THE REQUEST:
Begin with the line that contains "Reconstruct the object in this render as a 3D" and continue down through the line that contains "SMALL_SEGMENTS = 14"; reproduce those lines exactly and only those.

DATA TO USE:
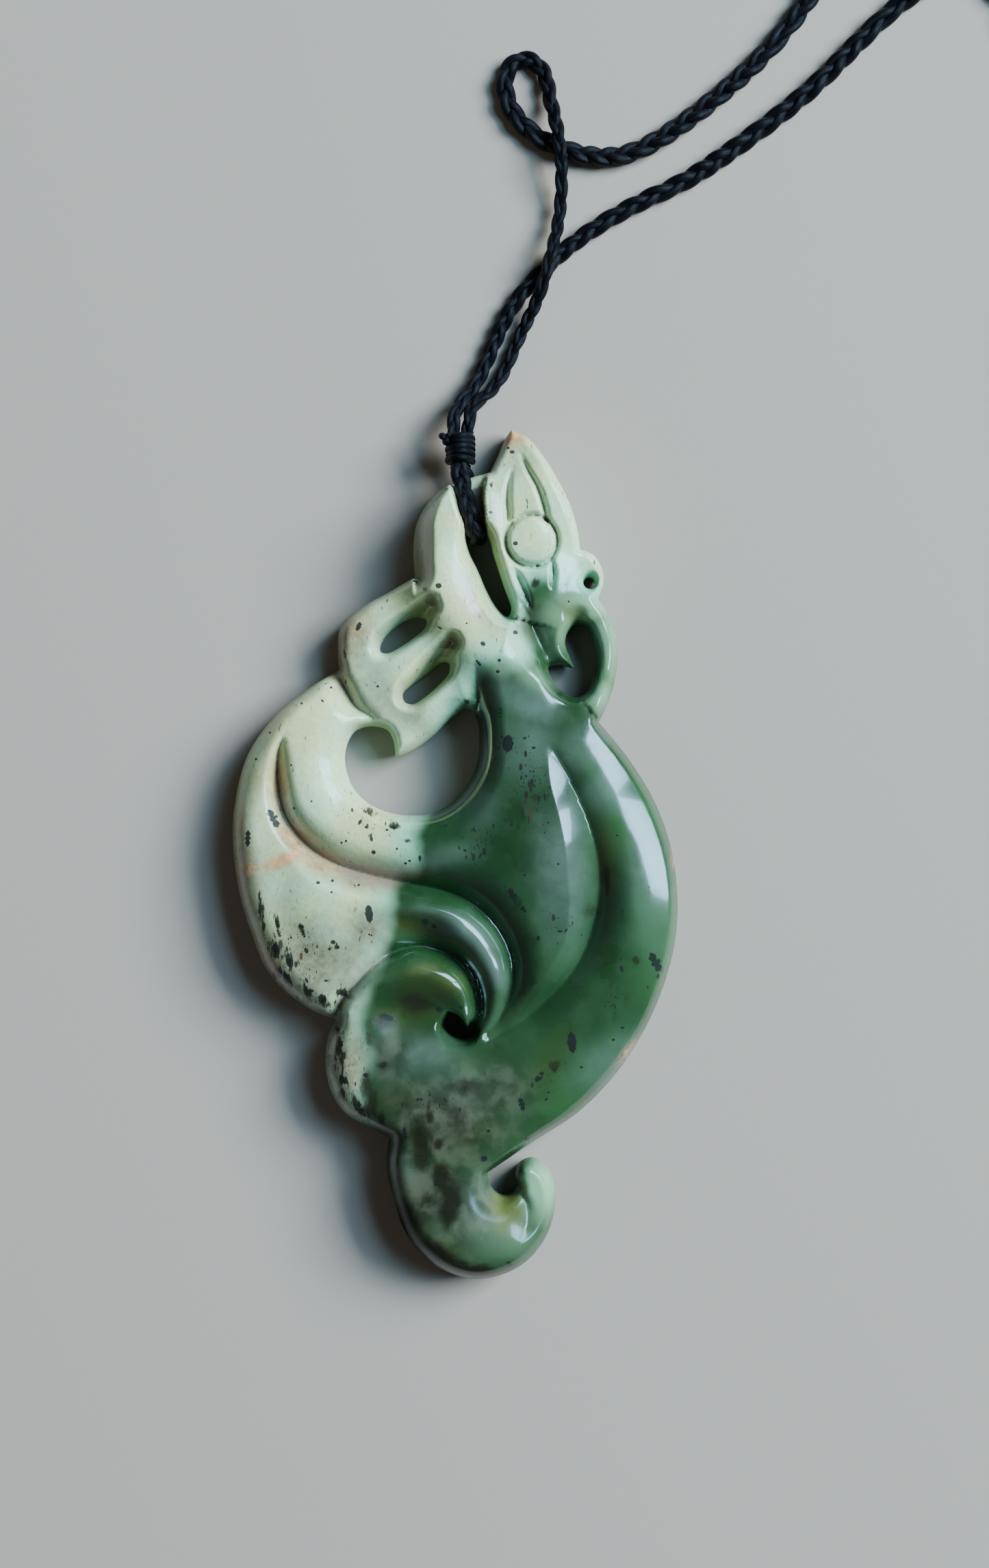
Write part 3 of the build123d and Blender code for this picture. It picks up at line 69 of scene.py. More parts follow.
# the plaits and the wraps; half widths and pitches are millimetres at shares of the cord's length
CORD_HALF_WIDTHS = ([0, 0.06, 0.085, 0.11, 0.92, 1.0], [0.78, 0.76, 1.00, 1.18, 1.12, 0.80])
CORD_PITCHES = ([0, 0.12, 0.2, 0.9, 1.0], [6.6, 7.4, 9.8, 9.0, 6.8])
BECKET_HALF_WIDTH = 1.04
BECKET_PITCH = 6.2
PLAIT_WANDER = 0.35      # how unevenly the strands cross, in radians
STRAND_SHARE = 0.50      # a strand's radius as a share of the plait's half width
STRAND_WAVER = 0.10
STRAND_SPREAD = 1.04
STRAND_LIFT = 0.42
STRAND_SQUASH = 0.86
TWINE_RADIUS = 0.40
WRAP_TURNS = 4.6
WRAP_LEAN = 0.30
KNOT_SIZE = 0.46
KNOT_TWINE_RADIUS = 0.36

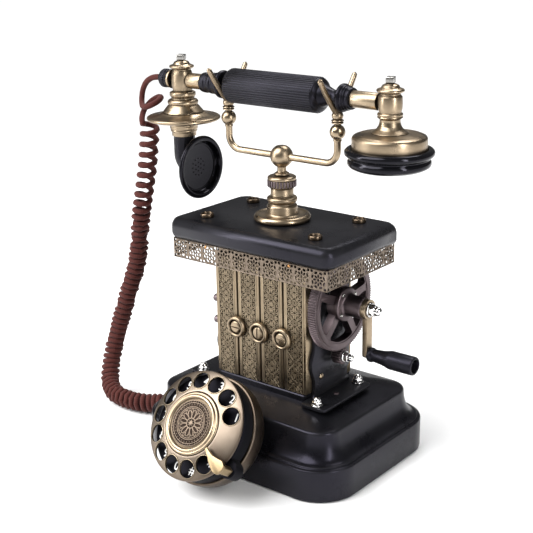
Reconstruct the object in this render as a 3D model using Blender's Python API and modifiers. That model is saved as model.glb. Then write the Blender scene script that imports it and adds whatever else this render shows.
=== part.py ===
"""Antique-style desk telephone with a rotary dial, a hand crank with its gears, and a horn handset.

The telephone stands on the XY plane. +X is the crank's side, -Y is the dial's side and +Z is up.
"""

import math

import bpy
import bmesh
from mathutils import Matrix, Vector

MM = 0.001
GAP = 0.3 * MM
SEGMENTS = 24
SMALL_SEGMENTS = 14

# Base: a plinth, a hollow flank, a sloping deck and a raised seat for the magnets.
BASE_HALF_X = 92 * MM
BASE_HALF_Y = 69 * MM
BASE_CORNER = 30 * MM
BASE_LIFT = 0.6 * MM
BASE_WALL = 3 * MM
PLINTH_TOP = 24.5 * MM
PLINTH_LEDGE = 2.6 * MM
SHOULDER_INSET = 14 * MM
SHOULDER_Z = 46 * MM
DECK_Z = 53 * MM
SEAT_Z = DECK_Z + 4.9 * MM
BASE_PLATE_THICKNESS = 2.5 * MM
CORNER_STEPS = 5

# Four upright magnets, each an inverted U, held between two side plates.
MAGNET_COUNT = 4
MAGNET_WIDTH = 19.6 * MM
MAGNET_SPACE = 1.6 * MM
MAGNET_HALF_DEPTH = 27.6 * MM
MAGNET_LEG = 12 * MM
MAGNET_HEIGHT = 91.8 * MM
MAGNET_TOP = SEAT_Z + GAP + MAGNET_HEIGHT
MAGNET_BRIDGE = 10 * MM
ROW_HALF_WIDTH = (MAGNET_COUNT * MAGNET_WIDTH + (MAGNET_COUNT - 1) * MAGNET_SPACE) / 2
BOSS_Z = 97.8 * MM
BOSS_RADIUS = 7.8 * MM
BOSS_HEIGHT = 3.4 * MM
PLATE_THICKNESS = 3 * MM
PLATE_HALF_WIDTH = 21 * MM
PLATE_BULGE = 3.9 * MM
PLATE_BULGE_Z = 80 * MM
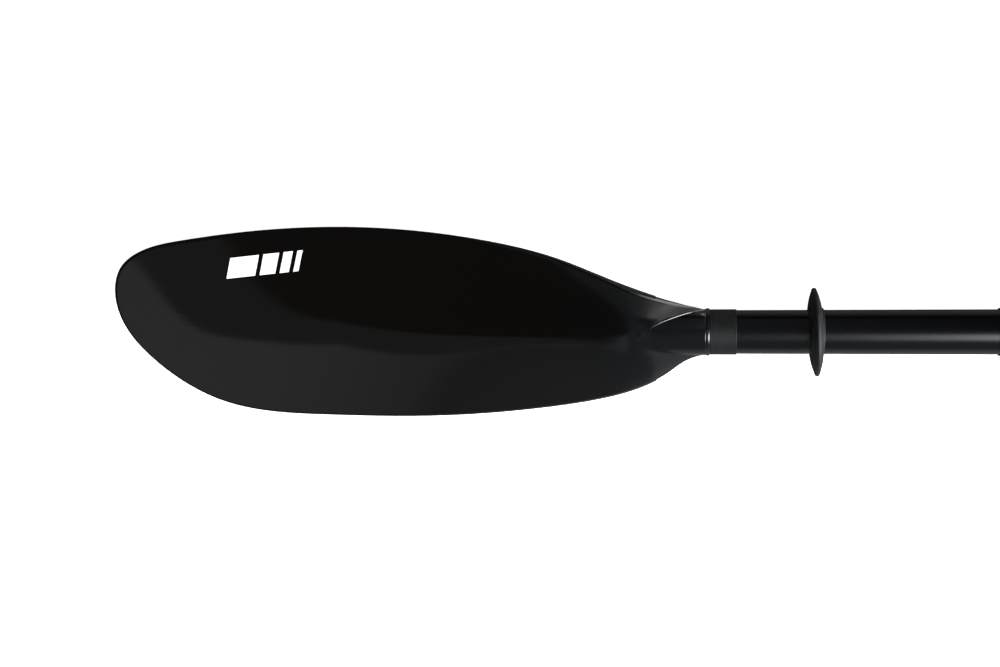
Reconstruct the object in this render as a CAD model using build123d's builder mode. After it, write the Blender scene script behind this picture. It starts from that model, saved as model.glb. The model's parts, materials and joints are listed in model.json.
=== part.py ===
"""One-bladed half of a two-piece touring paddle: blade, shaft, drip ring and ferrule.

Units are millimetres. The origin is on the shaft's axis at the start of the ferrule's
land, just past its shoulder.
+X runs along the shaft and out of the ferrule, +Y is towards the blade's long edge,
and +Z is up, out of the blade's power face.
"""
from build123d import *
import math
import os

os.makedirs("parts", exist_ok=True)

# ---- driving dimensions -------------------------------------------------------
shaft_od = 30.0
shaft_id = 26.4
neck_end_x = -664.0          # where the blade moulding ends and the shaft begins
blade_length = 434.0         # from the tip to the neck's end
neck_od = 32.0

edge_thickness = 3.6
edge_sag = 19.0              # how far the edge line dips behind the shaft's axis
tip_rise = 13.5              # how much of that dip the tip gains back
sag_station = 168.0          # distance from the tip of the lowest point
skin_thickness = 1.3
rim_width = 7.0
rim_end = 400.0              # stations: distances from the tip
core_end = 368.0
neck_cone_start = 390.0
neck_cone_end = 345.0
neck_cone_radius = 5.0

spigot_reach_neck = 46.0     # blade joint spigot, into the neck and into the shaft
spigot_reach_shaft = 52.0
spigot_bore = 22.8
bead_width = 2.4
bead_od = 32.8
band_length = 18.0
band_od = 31.2
plug_length = 20.0

ring_x = -591.3
ring_od = 60.0
ring_hub_width = 8.8
ring_rim_width = 3.2
ring_lip_width = 0.6
ring_lip_od = 33.0
ring_clearance = 0.06        # radial running fit on the shaft
ring_skew = 2.3              # degrees that the soft disc leans on the shaft

grip_start_x = -474.6
grip_length = 150.0
grip_od = 31.8

ferrule_reach = 80.0
ferrule_bond = 70.0
ferrule_od = 26.2
ferrule_bore = 22.2
land_length = 30.0           # ground stretch that the other half's socket seats on
undercut_width = 2.0         # relief between the shoulder and the land
undercut_depth = 0.7
groove_width = 3.0
groove_depth = 0.5
nose_chamfer = 1.2
collar_length = 5.0
collar_od = 31.0
end_cap_flange = 2.0
end_cap_plug = 9.0

button_x = 52.0
button_diameter = 7.0
button_clearance = 0.1
button_height = 3.6          # how far the button stands out of the ferrule
button_head = 10.0
button_head_thickness = 1.4
spring_width = 8.0
spring_strip = 0.7
spring_length = 34.0

decal_station = 86.0         # the near corner of the plain slanted bars on the power face
decal_y = 37.0
decal_bar_height = 15.0
decal_bar_slant = 6.0
decal_bar_widths = [22.0, 12.0, 7.0, 4.0]
decal_bar_gap = 3.5
decal_turn = 5.0             # degrees
decal_thickness = 0.12

tip_x = neck_end_x - blade_length
shaft_radius = shaft_od / 2
shaft_bore_radius = shaft_id / 2
neck_radius = neck_od / 2
ferrule_radius = ferrule_od / 2
ferrule_bore_radius = ferrule_bore / 2
shaft_start_x = neck_end_x + bead_width
shoulder_x = -undercut_width
shaft_end_x = shoulder_x - collar_length
half_space = 70.0            # height and depth of the solids that trim the blade

# Cross-sections from tip to neck: station, half width to the upper edge and to the
# lower edge, rise of the ridge, drop of the keel, and the power of the section's curve.
blade_sections = [
    (-16, 73.0, 73.0, 0.0, 0.0, 1.6),
    (30, 73.0, 73.0, 0.2, 0.5, 1.6),
    (80, 73.5, 73.0, 1.2, 1.8, 1.5),
    (130, 74.5, 73.5, 2.6, 3.0, 1.4),
    (180, 75.0, 74.0, 4.2, 3.8, 1.35),
    (230, 72.5, 73.0, 5.8, 4.6, 1.35),
    (280, 66.5, 69.0, 8.2, 5.6, 1.35),
    (325, 56.5, 62.0, 11.2, 7.6, 1.45),
    (360, 43.5, 54.0, 14.4, 10.6, 1.65),
    (385, 33.0, 45.5, 15.9, 12.7, 1.85),
    (402, 26.0, 37.0, 13.2, 12.8, 2.0),
    (416, 21.0, 27.5, 10.3, 11.0, 2.0),
    (428, 16.8, 20.5, 7.5, 7.6, 2.0),
    (444, 15.5, 18.5, 3.5, 3.5, 2.0),
]
section_shares = [0, 0.06, 0.14, 0.26, 0.42, 0.6, 0.8, 1.0, 1.12]
ridge_softness = 0.05

# Edge of the blade from the neck's upper side round the tip to its lower side:
# distance from the tip, and offset from the shaft's axis.
blade_edge = [
    (434, 16.0), (404, 23.8), (376, 33.7), (335, 50.5), (285, 63.0), (225, 70.8),
    (160, 73.5), (100, 71.1), (54, 66.4), (24, 60.0), (7.5, 48.8), (0, 28.0),
    (5.5, -0.9), (18.4, -20.6), (39.2, -41.2), (68, -58.9), (100, -68.0), (150, -72.0),
    (200, -72.3), (260, -68.3), (315, -60.2), (360, -50.6), (388, -41.2), (408, -29.8),
    (423, -19.2), (434, -16.0),
]


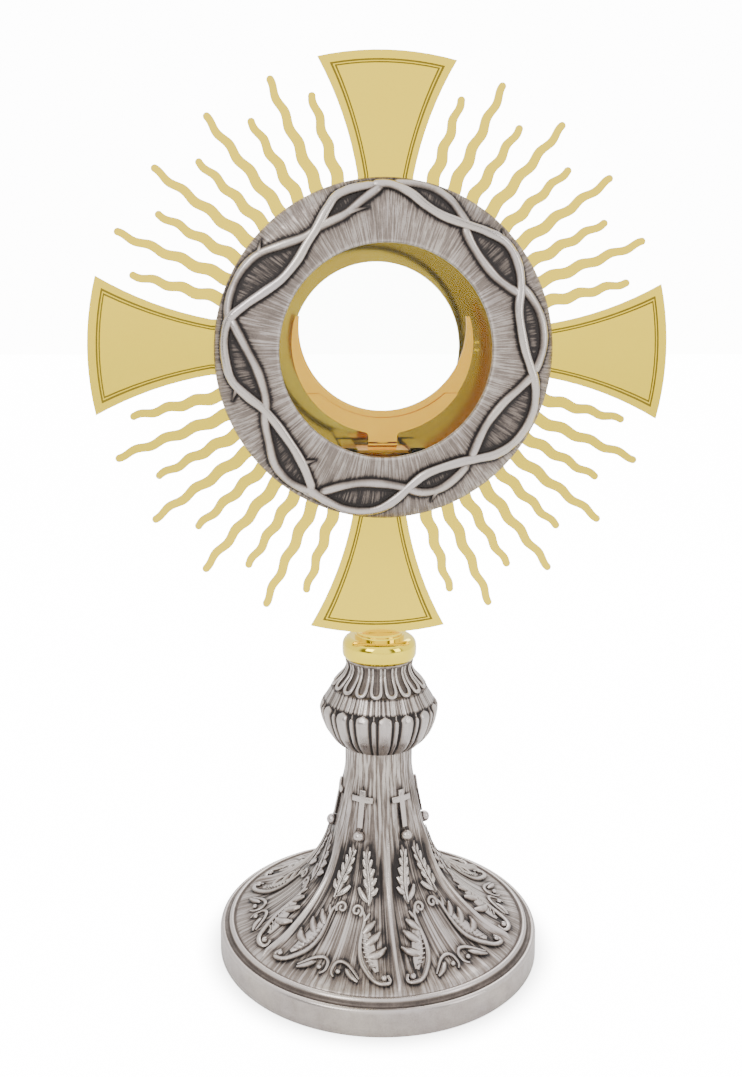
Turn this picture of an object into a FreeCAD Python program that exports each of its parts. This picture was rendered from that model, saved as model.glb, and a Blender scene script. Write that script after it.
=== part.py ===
import FreeCAD, Part
import os
from math import cos, pi, radians, sin, sqrt, tan

V = FreeCAD.Vector
ORIGIN = V(0, 0, 0)
X_AXIS = V(1, 0, 0)
Y_AXIS = V(0, 1, 0)
Z_AXIS = V(0, 0, 1)

# Monstrance, millimetres. +Z is up, -Y is the front, the origin is the centre of the foot's underside.

# ---- foot ----
BASE_R = 84.0             # outer radius of the rim
RIM_H = 13.4              # height of the rim's wall
RIM_ROUND = 1.6           # rounding of the rim's upper edge
REST_WIDTH = 6.0          # width of the flat ring that stands on the table
FLARE_TOP_H = 104.3       # height where the foot's flare has become its straight neck
NECK_STUB_H = 5.9         # straight neck above that, behind the knop's lower edge
NECK_R = 17.7             # radius of the neck
FOOT_WALL = 2.6           # wall of the hollow casting
BEAD_IN = 7.8             # how far inside the rim the flare begins, behind a raised bead
BEAD_RISE = 2.0           # height of the flare's lower edge above the rim
FOOT_TURN = 2.5           # degrees that the foot's front ridge stands off the centre line
RIDGE_COUNT = 6
RIDGE_WIDTH = 3.2
RIDGE_RISE = 1.6          # how far a ridge stands above the panels beside it
FOOT_CAP_T = 5.3          # thickness of the neck's top plate
CROSS_H = 18.0            # small cross on each panel
CROSS_SPAN = 10.0
CROSS_BAR = 2.6
CROSS_BAR_DROP = 5.6      # distance of the cross bar below the cross's top
CROSS_RISE = 1.5          # relief of the cross
CROSS_TOP_Z = 92.0
BALL_R = 3.1              # ball under each cross
BALL_Z = 70.0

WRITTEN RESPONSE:
Reconstruct the object in this render as a 3D model using Blender's Python API and modifiers. That model is saved as model.glb. Then write the Blender scene script that imports it and adds whatever else this render shows.
=== part.py ===
"""Antique-style desk telephone with a rotary dial, a hand crank with its gears, and a horn handset.

The telephone stands on the XY plane. +X is the crank's side, -Y is the dial's side and +Z is up.
"""

import math

import bpy
import bmesh
from mathutils import Matrix, Vector

MM = 0.001
GAP = 0.3 * MM
SEGMENTS = 24
SMALL_SEGMENTS = 14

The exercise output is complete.